Real estate was the 800 pound gorilla of the recent economic expansion, and it may become the Achilles heel of the decline, too.  Real estate accounts for about 10% of all jobs nationwide.  Down the hill in Phoenix, it is closer to 15%. 

Consider what happens when a big builder (used to building 200 homes a year) recognizes the dramatically slower sales and rising inventory of unsold homes and decides to cut back—to build only 100 homes this year.  Half of those jobs disappear.  Half of the roofers, realtors and mortgage processors are unemployed or at least underemployed.  If half of all real estate workers find themselves in this fix, and the nationwide jobs percentage engaged in real estate falls from 10% to ____ (pick your number) the unemployment rolls may grow shockingly large.  This is not soft landing material.

The bond markets provide one of the most reliable indicators of an impending recession.  Bonds are just big IOUs.  When you or I want to add onto our home we get a mortgage.  When Coca-Cola wants to build a new plant they sell bonds.

There is a market for bonds just like there is for stocks, except that the bond market is about nine times as large as the stock market.  It may be hard to believe, but nine times as many dollars change hands every day in bonds than in stocks.  And interest rates determined in the bond market probably affect your life a lot more directly than does the stock market.

Businesses are the largest users of borrowed money.  Interest is merely the price paid for using that borrowed money.  When money is tight, interest rates will get bid up to higher levels until enough lenders are attracted into the market to balance supply and demand. When no one wants to borrow money, interest rates will drop until enough borrowers are attracted. 

Normally, long term interest rates are higher than short term rates. This compensates lenders for the longer period their money will be at risk.  When long term rates drop, it tells us that there are few borrowers out there with the confidence needed to commit to long term expansion projects.  Fewer businesses are willing to expand at the moment.  Why might that be?  Because the amount of business they are doing is slowing down, not growing.

So, long-term interest rates are like our canary in the coal mine.  When they drop it is one of the first signs of a business slowdown.

Long term rates have been below shorter term rates most of this year, and in the past couple of months, long term rates have dropped dramatically.  Right now (October 1st), overnight “Fed Funds” rates are 5.25%, while 10 year T-Notes pay only 4.60%.  The “inversion” in rates is no longer minor.  Is this a hint of the severity of the possible recession?  I don’t know, but it is certainly one red flag waving.

If the stock market were to stage a strong rally rather than succumb to the seasonal decline many analysts have expected, that would be a strong vote in favor of a soft landing over an outright recession.

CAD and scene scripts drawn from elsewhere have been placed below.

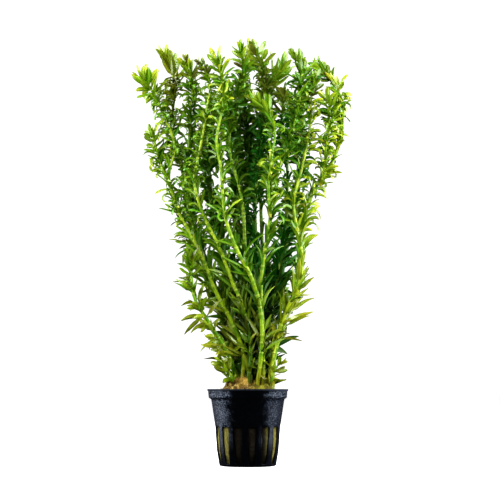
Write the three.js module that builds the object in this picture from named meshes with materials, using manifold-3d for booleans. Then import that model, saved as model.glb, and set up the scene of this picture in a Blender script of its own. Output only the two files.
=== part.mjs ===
// A potted elodea: a bunch of leafy water plant shoots rooted in rock wool, in a slotted net pot.
// Millimetres, +Z up, the origin at the centre of the flat underside of the pot.
// Seen from the front, +X is to the right and the front of the bunch is towards -Y.

import * as THREE from 'three';
import { mergeVertices } from 'three/addons/utils/BufferGeometryUtils.js';
import Module from 'manifold-3d';

const wasm = await Module();
wasm.setup();

// Driving dimensions

const clearance = 0.3;

const pot = {
  height: 51.6,
  rimRadius: 27.5,
  rimDepth: 1,
  rimWall: 1.2,
  collarRadius: 26.95,
  collarHeight: 6,
  collarWall: 1.4,
  collarTaper: 0.6,
  shoulderRadius: 24.8,
  shoulderDrop: 1.2,
  waistRadius: 22.05,
  waistHeight: 26.6,
  bellyRadius: 20.9,
  bellyHeight: 10.4,
  footRadius: 19.4,
  footEdge: 0.9,
  wall: 1,
  floor: 1.2,
  step: 0.4,
  sides: 28,
};

const slot = {
  count: 14,
  firstTurn: 8,
  top: 26.3,
  bottom: 1.6,
  topWidth: 6.2,
  bottomWidth: 4,
};

const drain = { count: 7, firstTurn: 21, inner: 10, outer: 16, width: 2.6 };

const wool = {
  sides: 12,
  top: 50.8,
  shoulderDrop: 0.4,
  edgeHeight: 48.6,
  collarHeight: 44.8,
  shoulderRadius: 17,
  crestRadius: 10.5,
  middleRadius: 5,
  mound: { x: -6, y: -3, height: 8, spreadX: 6.2, spreadY: 7.5 },
};

const stem = {
  sides: 4,
  footRadius: 1.25,
  tipRadius: 0.8,
  jointSwell: 1.4,
  jointLength: 2.4,
  jointTwist: 0.12,
};

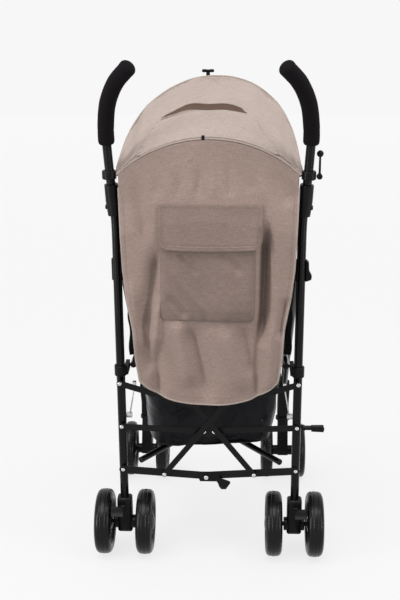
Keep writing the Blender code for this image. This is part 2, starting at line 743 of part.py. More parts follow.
def sideParts():
    # latch pedal that stands out of the right tube
    px = halfTrack + tubeRadius + 0.0052
    mount = drum(0.0048, -0.006, 0.006, 14, "Y", edge=0.0006)
    obj = meshObject("side_pedal", *mount, "plastic", rearPlane, (px, 0.0, midPivot - 0.004), smooth=False)
    arm = prism([(0.0, -0.0030), (0.0160, -0.0030), (0.0170, -0.0065), (0.0420, -0.0075), (0.0440, -0.0010),
                 (0.0420, 0.0050), (0.0170, 0.0045), (0.0160, 0.0030), (0.0, 0.0030)], -0.0050, 0.0050)
    carve(obj, [arm], "UNION")

    # slim latch arm with a ball end beside the right handle
    x = halfTrack + 0.0300
    foot = drum(0.0058, -0.0045, 0.0045, 14, "Y", edge=0.0006)
    latch = meshObject("latch_arm", *foot, "plastic", rearPlane, (x, -0.004, clampHeight - 0.002), smooth=False)
    shaft = prism([(-0.0022, 0.004), (0.0022, 0.004), (0.0018, 0.0420), (-0.0018, 0.0420)], -0.0028, 0.0028)
    ball = []
    for k in range(7):
        t = math.pi * k / 6
        ball.append((max(0.0068 * math.sin(t), 0.0006), 0.0440 - 0.0068 * math.cos(t)))
    loops = [[(r * math.cos(a), r * math.sin(a), h) for a in np.linspace(0, 2 * math.pi, 12, endpoint=False)]
             for r, h in ball]
    carve(latch, [shaft, orient(*skin(loops))], "UNION")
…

How quickly will we know what the future holds for us?  Not right away, unfortunately.  Although the term bubble is used frequently, and bubbles burst in a split second, the markets are not like that.  It took two and a half years of decline for the technology bubble to have its air thoroughly let out by 2002.  Real estate is the latest field to have the word bubble applied to it.  It took several years to get real estate prices this high, and prices may decline for several years before they bottom out again.

          Bubbles rarely just level off.  Most give up almost all of the gains they made in the spectacular run that earned them the "bubble" label.  In the 2000-2002 decline, all of the major stock indexes gave up the gains made since 1997, the hey-day of the bull market mania.  Will real estate give up 5 years of gains like the stock market did?  Only time will tell.

None of these factors tell us whether the economy will have a soft landing and just experience a mild business slowdown or a hard landing that leads to a recession.  My professional opinion?  I can’t say for sure that we will experience a recession, but I’m sure not willing to bet on a soft landing.